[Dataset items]
━━━━━━

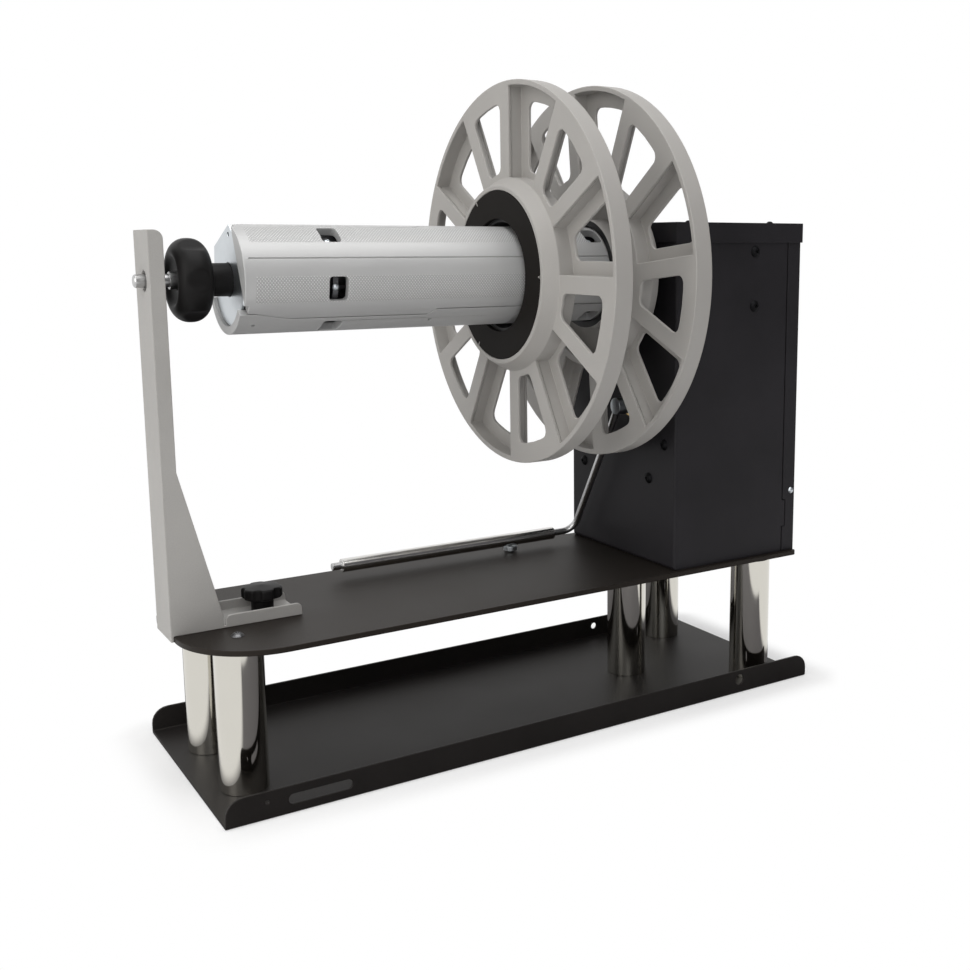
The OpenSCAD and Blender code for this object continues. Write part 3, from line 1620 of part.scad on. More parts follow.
base_tray();
top_plate();
leg_tubes();
leg_plugs();
leg_top_screws();
leg_bottom_screws();
box_chassis();
box_lid();
lid_screws();
rear_cover();
cover_screws();
panel_screws();
wall_screws();
frame_plate();
bearing_housing();
housing_screws();
bearing_outer_rings();
bearing_balls();
bearing_inner_rings();
bearing_spacer();
motor_bracket();
bracket_posts();
drive_motor();
motor_screws();
motor_rotor();
motor_pulley();
drive_belt();
driven_pulley();
board_bracket();
board_standoffs();
control_board();
power_supply();
power_inlet();
switch_body();
switch_rocker();
angle_sensor();
dancer_bush();
dancer_stop();
spindle_shaft();
core_body();
guide_screws();
end_plate();
flange_carrier();
carrier_screws();
inner_flange();
inner_ring();
outer_flange();
outer_ring();
draw_sleeve();
jaw_front();
jaw_lower();
jaw_rear();
hand_knob();
knob_hub();
support_arm();
clamp_knob();
clamp_stud();
dancer_rod();
dancer_hub();
dancer_roller();
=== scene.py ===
# %% [markdown]
# Label unwinder: the looks.
# The machine stands on a folded black tray. Five chromed legs carry a long plate with the drive box
# on its right end. A shaft comes out of the box and carries the core holder with its three jaws, two
# grey spoked flanges and a hand knob. A grey arm holds the shaft's far end, and a bent wire with a
# roller, the dancer, hangs under the roll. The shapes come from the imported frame, and these cells
# give every visible piece its soft edges, its finish and its light.

# %% Load the frame
import bpy
import json
import math
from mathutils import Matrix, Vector

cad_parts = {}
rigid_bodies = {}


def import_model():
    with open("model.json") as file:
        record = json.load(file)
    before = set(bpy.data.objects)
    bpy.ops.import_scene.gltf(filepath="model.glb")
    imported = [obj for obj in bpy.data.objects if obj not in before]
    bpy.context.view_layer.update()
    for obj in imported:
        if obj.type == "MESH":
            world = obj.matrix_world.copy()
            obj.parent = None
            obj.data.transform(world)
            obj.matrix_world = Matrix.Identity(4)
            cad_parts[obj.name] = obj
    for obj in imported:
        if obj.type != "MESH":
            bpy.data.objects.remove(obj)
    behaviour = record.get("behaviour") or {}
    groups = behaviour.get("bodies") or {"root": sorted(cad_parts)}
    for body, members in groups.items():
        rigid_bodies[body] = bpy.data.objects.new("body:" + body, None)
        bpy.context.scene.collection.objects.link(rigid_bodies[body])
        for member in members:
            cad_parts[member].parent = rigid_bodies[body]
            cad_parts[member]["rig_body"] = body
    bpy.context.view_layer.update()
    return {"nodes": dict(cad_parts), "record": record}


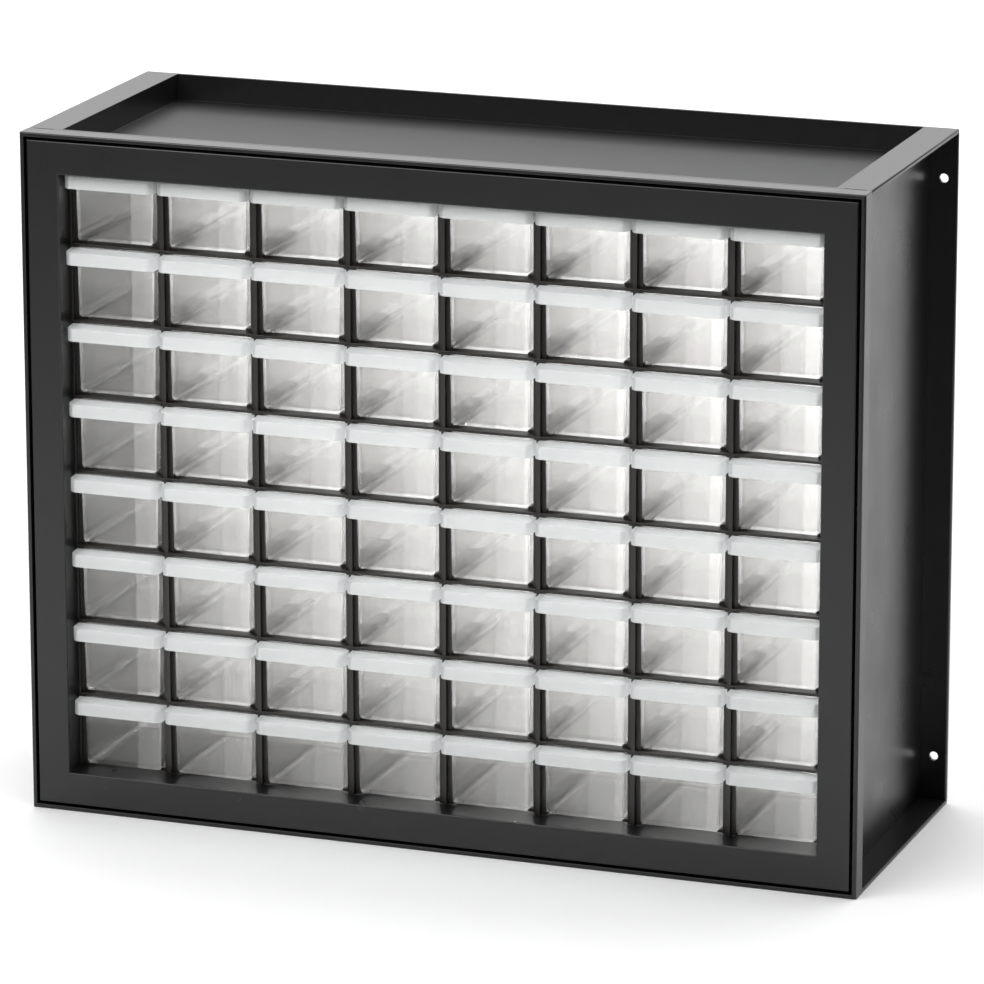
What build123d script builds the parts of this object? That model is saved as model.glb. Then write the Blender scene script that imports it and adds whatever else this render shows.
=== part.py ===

━━━━━━

**What you have to do**
Extract the data in full. Keep it word for word.

**Correct result**
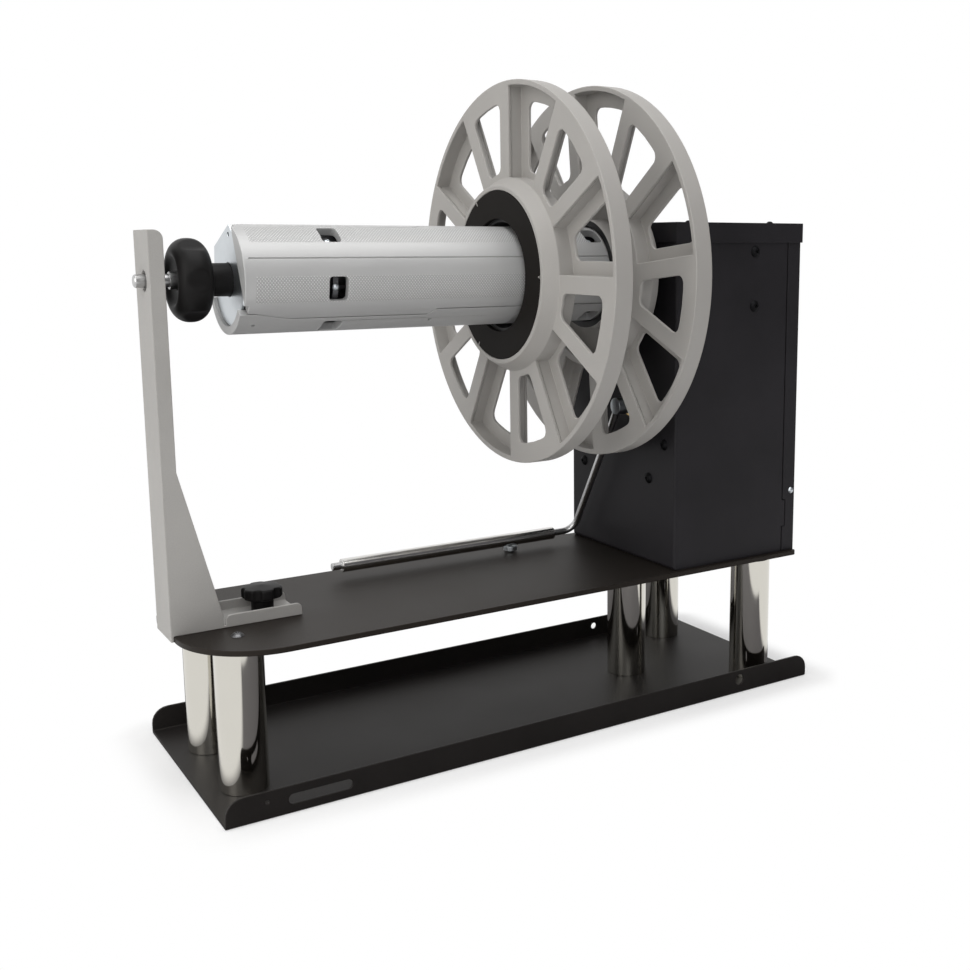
The OpenSCAD and Blender code for this object continues. Write part 3, from line 1620 of part.scad on. More parts follow.
base_tray();
top_plate();
leg_tubes();
leg_plugs();
leg_top_screws();
leg_bottom_screws();
box_chassis();
box_lid();
lid_screws();
rear_cover();
cover_screws();
panel_screws();
wall_screws();
frame_plate();
bearing_housing();
housing_screws();
bearing_outer_rings();
bearing_balls();
bearing_inner_rings();
bearing_spacer();
motor_bracket();
bracket_posts();
drive_motor();
motor_screws();
motor_rotor();
motor_pulley();
drive_belt();
driven_pulley();
board_bracket();
board_standoffs();
control_board();
power_supply();
power_inlet();
switch_body();
switch_rocker();
angle_sensor();
dancer_bush();
dancer_stop();
spindle_shaft();
core_body();
guide_screws();
end_plate();
flange_carrier();
carrier_screws();
inner_flange();
inner_ring();
outer_flange();
outer_ring();
draw_sleeve();
jaw_front();
jaw_lower();
jaw_rear();
hand_knob();
knob_hub();
support_arm();
clamp_knob();
clamp_stud();
dancer_rod();
dancer_hub();
dancer_roller();
=== scene.py ===
# %% [markdown]
# Label unwinder: the looks.
# The machine stands on a folded black tray. Five chromed legs carry a long plate with the drive box
# on its right end. A shaft comes out of the box and carries the core holder with its three jaws, two
# grey spoked flanges and a hand knob. A grey arm holds the shaft's far end, and a bent wire with a
# roller, the dancer, hangs under the roll. The shapes come from the imported frame, and these cells
# give every visible piece its soft edges, its finish and its light.

# %% Load the frame
import bpy
import json
import math
from mathutils import Matrix, Vector

cad_parts = {}
rigid_bodies = {}


def import_model():
    with open("model.json") as file:
        record = json.load(file)
    before = set(bpy.data.objects)
    bpy.ops.import_scene.gltf(filepath="model.glb")
    imported = [obj for obj in bpy.data.objects if obj not in before]
    bpy.context.view_layer.update()
    for obj in imported:
        if obj.type == "MESH":
            world = obj.matrix_world.copy()
            obj.parent = None
            obj.data.transform(world)
            obj.matrix_world = Matrix.Identity(4)
            cad_parts[obj.name] = obj
    for obj in imported:
        if obj.type != "MESH":
            bpy.data.objects.remove(obj)
    behaviour = record.get("behaviour") or {}
    groups = behaviour.get("bodies") or {"root": sorted(cad_parts)}
    for body, members in groups.items():
        rigid_bodies[body] = bpy.data.objects.new("body:" + body, None)
        bpy.context.scene.collection.objects.link(rigid_bodies[body])
        for member in members:
            cad_parts[member].parent = rigid_bodies[body]
            cad_parts[member]["rig_body"] = body
    bpy.context.view_layer.update()
    return {"nodes": dict(cad_parts), "record": record}


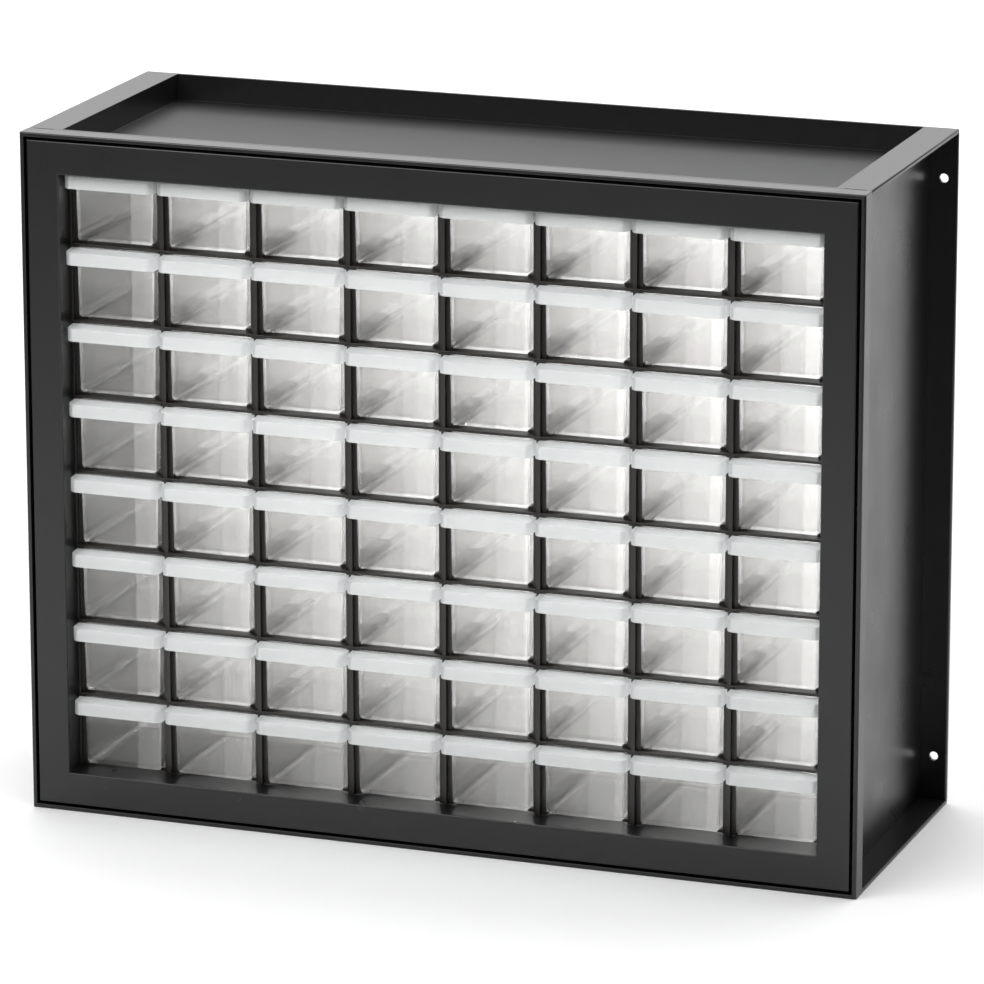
What build123d script builds the parts of this object? That model is saved as model.glb. Then write the Blender scene script that imports it and adds whatever else this render shows.
=== part.py ===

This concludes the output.